Government and industry allocated enormous amounts of money to the research and development of more powerful weapons. This investment generated rapid strides in missile technology as well as increasingly sensitive radar. Computers that could react more quickly than humans and thereby shoot down speeding missiles were also investigated. Many scientists on both sides of the Cold War, including captured Germans such as rocket engineer Werner von Braun, worked on these devices. An early success for the West came in 1950, when Alan Turing, a British mathematician who had broken Germany’s Enigma code during World War II, created a machine that mimicked human thought. His discoveries led scientists to consider the possibility of developing true artificial intelligence.

However, the United States often feared that the Soviets were making greater strides in developing technology with potential military applications. This was especially true following the Soviet Union’s launch of Sputnik    ( [link] ), the first manmade satellite, in October 1957. In September 1958, Congress passed the National Defense Education Act, which pumped over $775 million into educational programs over four years, especially those programs that focused on math and science. Congressional appropriations to the National Science Foundation also increased by $100 million in a single year, from $34 million in 1958 to $134 million in 1959. One consequence of this increased funding was the growth of science and engineering programs at American universities.

A photograph shows a replica of Sputnik.
The launch of the Soviet satellite Sputnik frightened many in the United States, who feared that Soviet technology had surpassed their own. To calm these fears, Americans domesticated Sputnik , creating children’s games based on it and using its shape as a decorative motif.
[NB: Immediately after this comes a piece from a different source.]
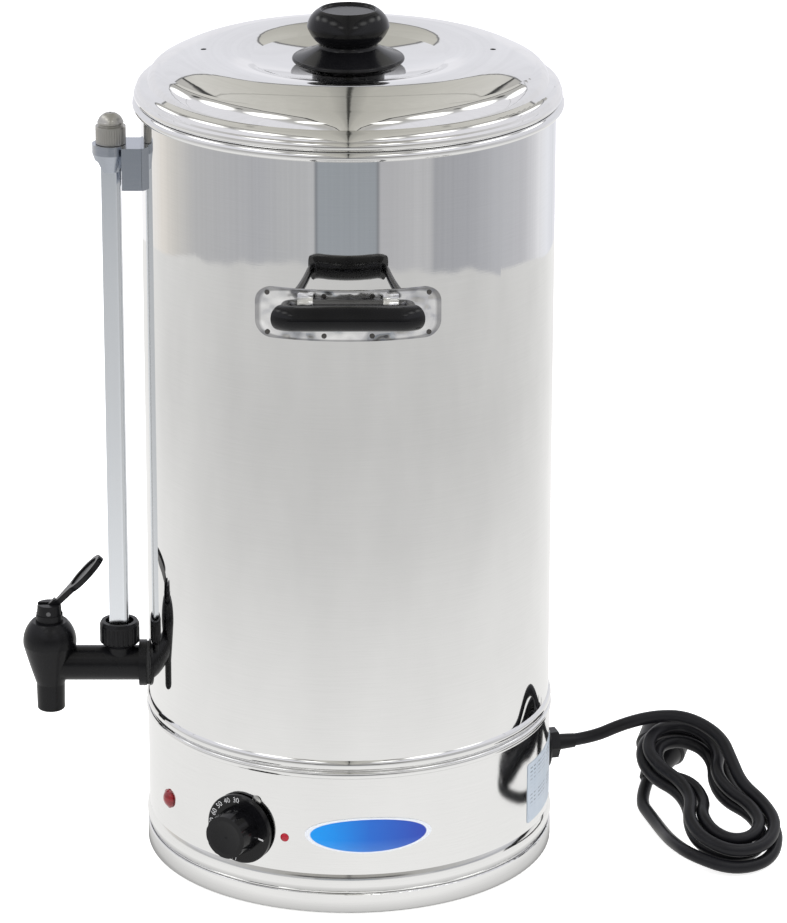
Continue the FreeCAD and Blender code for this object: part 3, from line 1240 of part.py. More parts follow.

In the diplomatic sphere, Eisenhower pushed Secretary of State John Foster Dulles to take a firmer stance against the Soviets to reassure European allies of continued American support. At the same time, keenly sensing that the stalemate in Korea had cost Truman his popularity, Eisenhower worked to avoid being drawn into foreign wars. Thus, when the French found themselves fighting Vietnamese Communists for control of France’s former colony of Indochina, Eisenhower provided money but not troops. Likewise, the United States took no steps when Hungary attempted to break away from Soviet domination in 1956. The United States also refused to be drawn in when Great Britain, France, and Israel invaded the Suez Canal Zone following Egypt’s nationalization of the canal in 1956. Indeed, Eisenhower, wishing to avoid conflict with the Soviet Union, threatened to impose economic sanctions on the invading countries if they did not withdraw.

Suburbanization

Although the Eisenhower years were marked by fear of the Soviet Union and its military might, they were also a time of peace and prosperity. Even as many Americans remained mired in poverty, many others with limited economic opportunities, like African Americans or union workers, were better off financially in the 1950s and rose into the ranks of the middle class. Wishing to build the secure life that the Great Depression had deprived their parents of, young men and women married in record numbers and purchased homes where they could start families of their own. In 1940, the rate of homeownership in the United States was 43.6 percent. By 1960, it was almost 62 percent. Many of these newly purchased homes had been built in the new suburban areas that began to encircle American cities after the war. Although middle-class families had begun to move to the suburbs beginning in the nineteenth century, suburban growth accelerated rapidly after World War II.